This summer, guests of the Lightner Museum can admire the sparkle and shine of this stunning collection.

As the days of summer sizzle in the Ancient City, you’re invited to experience a unique and dazzling collection at the Lightner Museum. Soon to sparkle in its new gallery space, the American Brilliant cut glass collection explores the shining history of this stunning art form. The new display highlights the museum’s extensive collection of cut and engraved glass from the “Brilliant” period of the late 19th and early 20th century.

The new gallery space was created specifically with the American Brilliant Cut Glass Collection in mind. From the tall display enclosures to the fabulous cobalt blue background, the cut glass contained in these displays sparkle brilliantly.
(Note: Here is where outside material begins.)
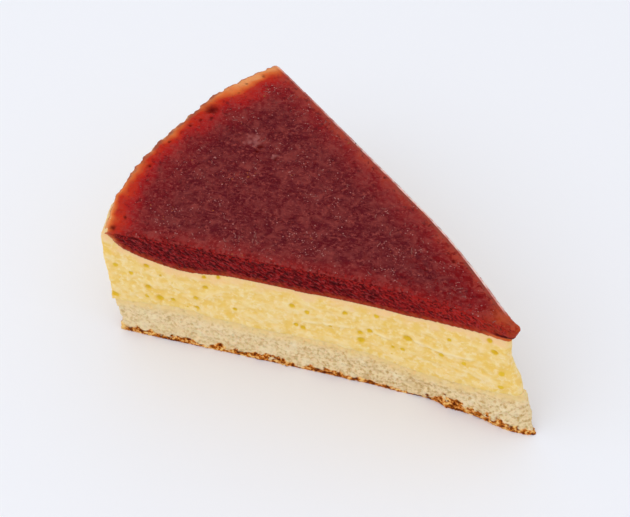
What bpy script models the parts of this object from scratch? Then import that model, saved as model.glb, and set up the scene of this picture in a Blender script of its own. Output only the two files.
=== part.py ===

For centuries, this substance forged of fire and sand has been a symbol of luxury and elegance. From the prized possessions of the pharaohs to the artworks in the castles and cathedrals of Europe, glass has attracted the fascination and desire of some of the most sophisticated lovers of art. This collection on display at the Lightner tells the story of the prosperous glass industry during the Gilded Age. Cut glass was a symbol of elegance and leisure, and a demand for beautiful glass products created intense competition and creativity within the industry. American glass manufacturers became well known around the world for their inventive designs and exceptionally fine cutting skills. 

Extremely popular among the wealthy at the time, cut glass was very expensive and showed the social status of its owners. There is no shortage of different forms of cut glass included in the collection – including decanters, bowls, figured flasks, lamps, and objects for the table such as drinking glasses and salt cellars. In the Lightner’s collection, you will find over 30 manufacturers that have been identified, including pieces by Pitkin & Brooks, T. G. Hawkes & Co., C. Dorflinger & Sons, Libby Glass Manufacturing Co., and L. Straus & Sons. A few of these names, like Libby and Heisey, will be better known to a wider audience, mainly because they survived into the 20th-century by manufacturing and selling pressed, mass-produced household glassware for the middle-class market. 

You’ve explored the Lightner Museum and seen the artifacts and exhibits that lay bare the life of the leisure class in the Gilded Age. But this summer, see that time in a new way and in a gorgeous new setting with a gallery that is more than worthy of its sparkling inhabitants.

Viewing the exhibit will be included in general admission to the museum.